With the landing of Cook at Tahiti, at Poverty Bay, at Hawaii, the counter invasion of the Pacific began. For over a hundred years now the European has been injecting his culture, his vices, his iron exactitude into the so-called primitive races. These hundred years make the second phase of civilization in the Pacific. It might have been the last. It might have meant the reunion of Caucasic peoples, their blending and their amalgamation, and the world would have lived happily ever after. But the eternal triangle plays its part in politics no less than in love, and the third period, the period of rivalry and jealousy, of suspicion and scandal, of still-born accomplishment in many fields has set in. And tragedy, which men love because it is closest to truth, is on the stage.
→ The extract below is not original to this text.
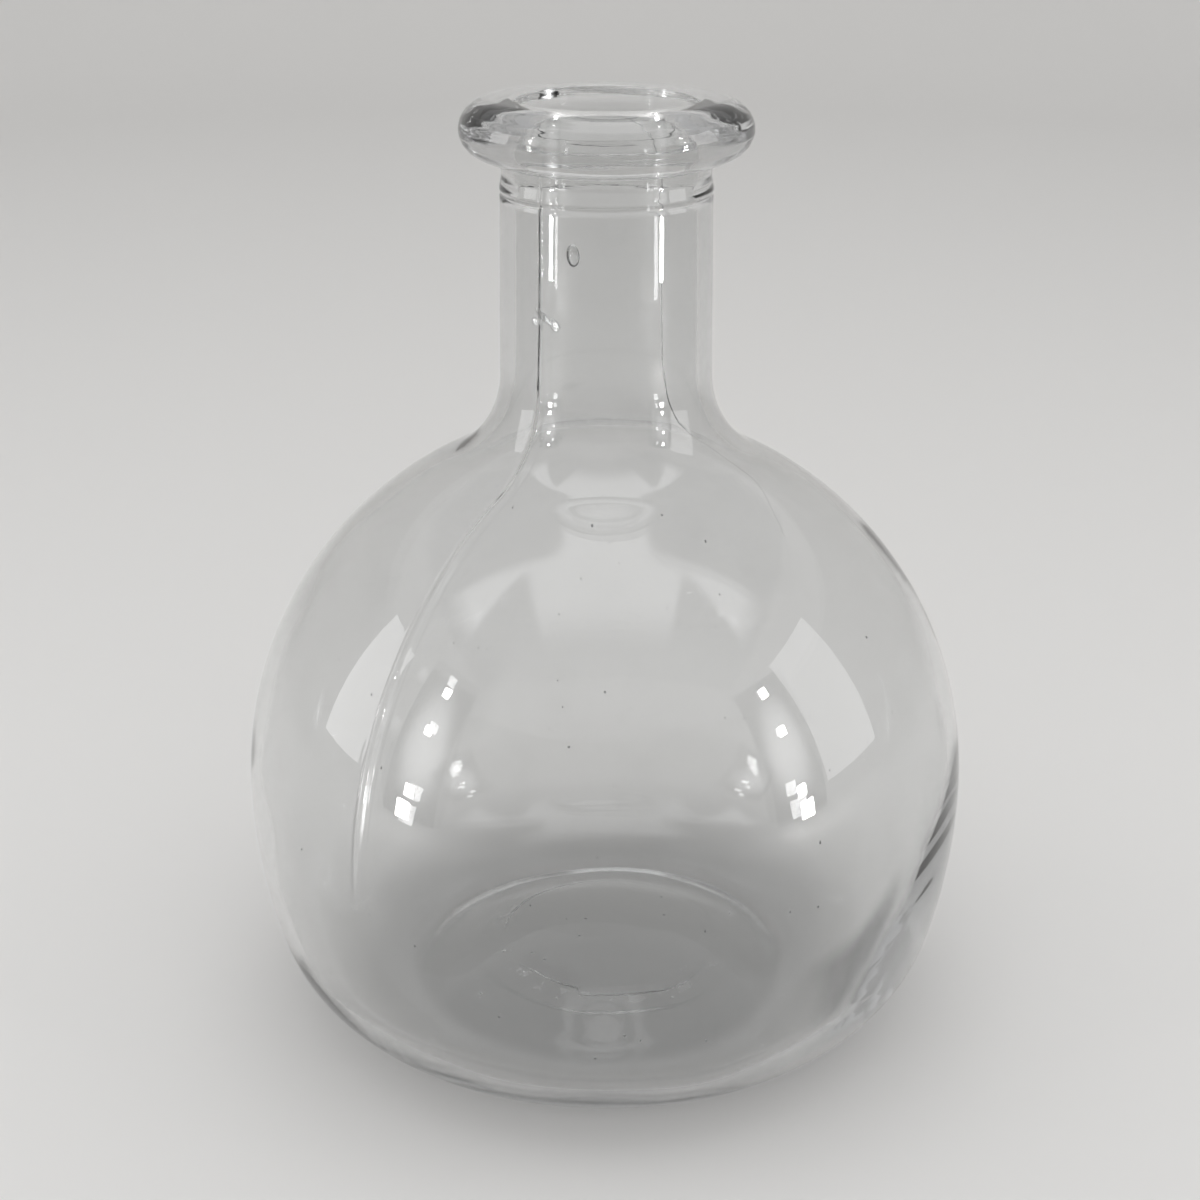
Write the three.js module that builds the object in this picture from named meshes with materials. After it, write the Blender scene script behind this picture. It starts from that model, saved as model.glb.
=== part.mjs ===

The third period dates largely from the discovery and the awakening of Japan. It is the blocking of the European invasion of the Pacific, and the institution of a counter move,—that of the expansion of Asia into the Pacific,—which will be treated in the last section of this book.
Photo, H. Winkelmann
IN GIANT CANOES HELIOLITHIC IMMIGRANTS ROAMED THE SOUTH SEAS
To-day, Polynesia is barely holding its own. Its sons have studied "abroad," they have been in our schools and universities, they have fought in "our" war. Rapidly they are putting aside the uncultured simplicity of adolescence. For long they treasured drifts of iron-girded flotsam which the waves in their impartiality cast upon their shores; to-day iron is supplanting thatch, and a belated iron age is reviving their imaginations, just as iron guns and leaden bullets shattered them a century ago. In the light of their astonishment, Rip Van Winkle is a crude conception; Wells has had to revise and enlarge "When the Sleeper Wakes" into "The Outline of History." No man knows what is pregnant in the Pacific; nor will the next nine eons reveal the possibilities.